How old is charlie? My horse was exceedingly tolerant of dogs. The first two times the youngster went out, she was very respectful of the horse & the rides went well. After that it was a lot of barking until we were well underway. By the time she was a year old, it was easier. Still a lot of barking while we tacked up and a bit before we started but once we got going down the trail it was OK for the most part. She got kicked once but she was a persistent PIA. I've had dogs that were respectful of the horse from the get go and others that didn't work out so well. For me with the youngster it would have worked out better if someone had been with me.
Of course, I don't just have my dogs around horses, the dogs go with me when I ride.


----------



## Larien (Sep 26, 2010)

I can help!

I own 4 horses, a QH, a mustang, and two miniatures (one a stallion). They're currently boarded at a stable until I move to FL. 

I ALWAYS make sure my horses are fenced and my dog is leashed before they interact. Under no circumstances yet will I allow Rem near a horse that is not stalled or in a pasture, and he is certainly not allowed near horses that aren't mine and that are being ridden. I want him to know that the horses, like my cats at home, have their own space that is forbidden for him to enter, and that he MUST respect it by staying out of it.

I began a few weeks ago with Rem by just walking him near the fence, about 20 feet away. He was alert, a little nervous but not afraid (he didn't try and flee) and the horses, used to dogs, just looked him over and went about their business. Gradually I got him closer, but made sure that it was always on MY terms, not his - he could only go as far as I let him, and he had to respect their space and remain calm. I had treats, but he was disinterested, and kept looking at me as if to say, "Screw treats, do you not see the GIANT DOGS not 10 feet away!?"

My minis are quite friendly and approached the fence to have a closer look, so I allowed Rem to get closer, which he did. He barked twice, both times I corrected him with a no and a little jerk of the leash to snap him out of it, and walked away, collected him, and came back. I praised him when he sniffed them calmly, and never exhibited signs of aggression, which was really good. If your puppy does, back off and try again.

I kept it brief - 10 minutes - and we've been going back and each time we stay a bit longer. It's more important that my dog acclimate to horses since he'll be living with them soon, your pup just needs to learn to get used to them and be respectful and normal. Just be cautious and alert, horses are flighty, fear driven animals and they don't know YOUR dog, and he doesn't know them, so you'll need to be careful.


----------



## UofIowaGSD (Jun 2, 2010)

Larien said:


> I can help!
> 
> , "Screw treats, do you not see the GIANT DOGS not 10 feet away!?"


 
Too funny. Thank you all for the great advice. 

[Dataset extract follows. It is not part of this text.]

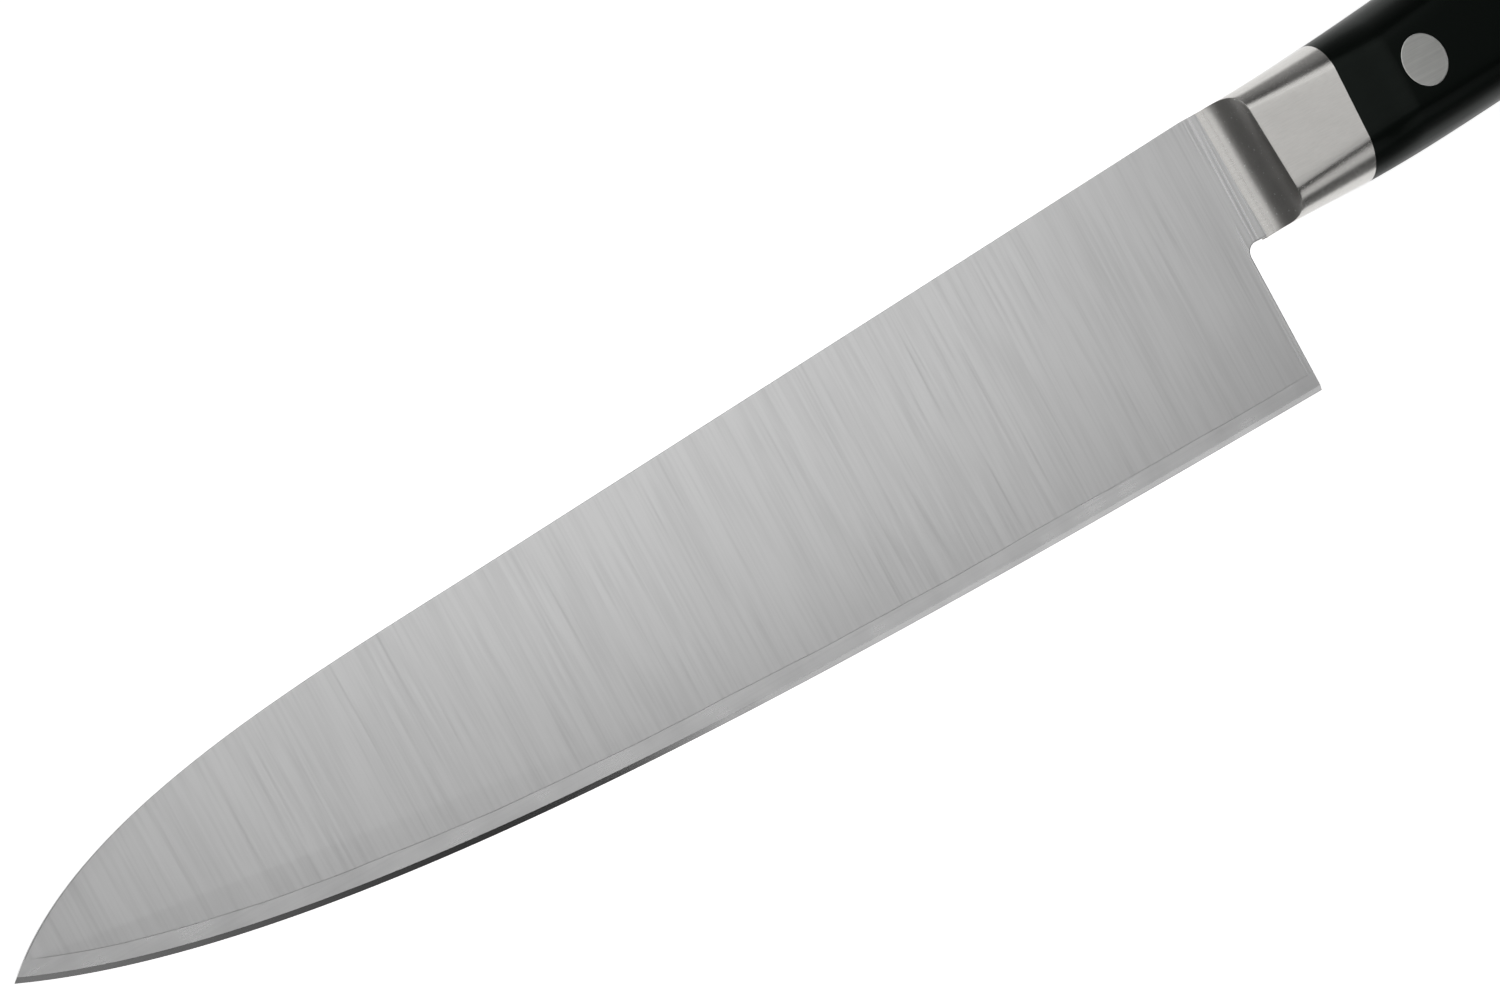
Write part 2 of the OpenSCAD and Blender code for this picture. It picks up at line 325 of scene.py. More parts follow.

I won't be riding the horses. My daughter's unfortunately do the riding in the family for now. I love riding but we don't own any horses. If my daughter's get really serious we may be getting a horse in the next couple of years. From what I understand you don't just get one it's like an addiction, more to follow. The place where they have lessons does boarding and has a pasture with horses so it seems like that might be a place to start. I will definitely not introduce Charlie at first while the girls are tacking up the horse until he's been around the horses. Charlie will be close to 16 weeks when we start back up our lessons so he will be old enough to have the basic commands down pretty good. 

Since it's not my property I will probably always have him on a leash especially when we go to shows which won't be till next fall. 

Thanks again. I've definitely learned a lot.


----------



## Lin (Jul 3, 2007)

At shows its required for dogs to be on leash 

If you're ever wanting to get horses yourself though (leasing counts!) or if your daughters ever trail ride I think it would be great to work up to him being offleash. Trail riding with the dog is great fun, and great exercise for the dog!!! 

I haven't gone trail riding with my dogs since I sold my horses, I only work with others horses now. 

Do you have a command that sort of means "no, what you're doing right now isn't correct"? Sorry if thats confusing, lol. For example, I make an "eh eh!" noise. At my training facility they teach "aught" to students. I was somewhat vague on the description there, because its not the same as an outright no. For example, I use it a lot merely to get the attention and then redirect to what I want. If we are offleash, and the dogs are getting far away I yell out "eh eh!" if they stop moving so far away, I won't say anything further. But I also may follow it up with the recall to get them close to me again. Usually the dogs will stop and look back at me to see what I want. Its something that I use constantly with the dogs. Say I have them in a stay and I see them about the break the stay, I would use it. About to chase a cat? Use it. And this is very useful when working with the dogs around horses. About to enter the horse pasture? Use it. Getting too close to the horse? Use it. On a trail ride and the dog sees a deer he wants to chase? Use it. 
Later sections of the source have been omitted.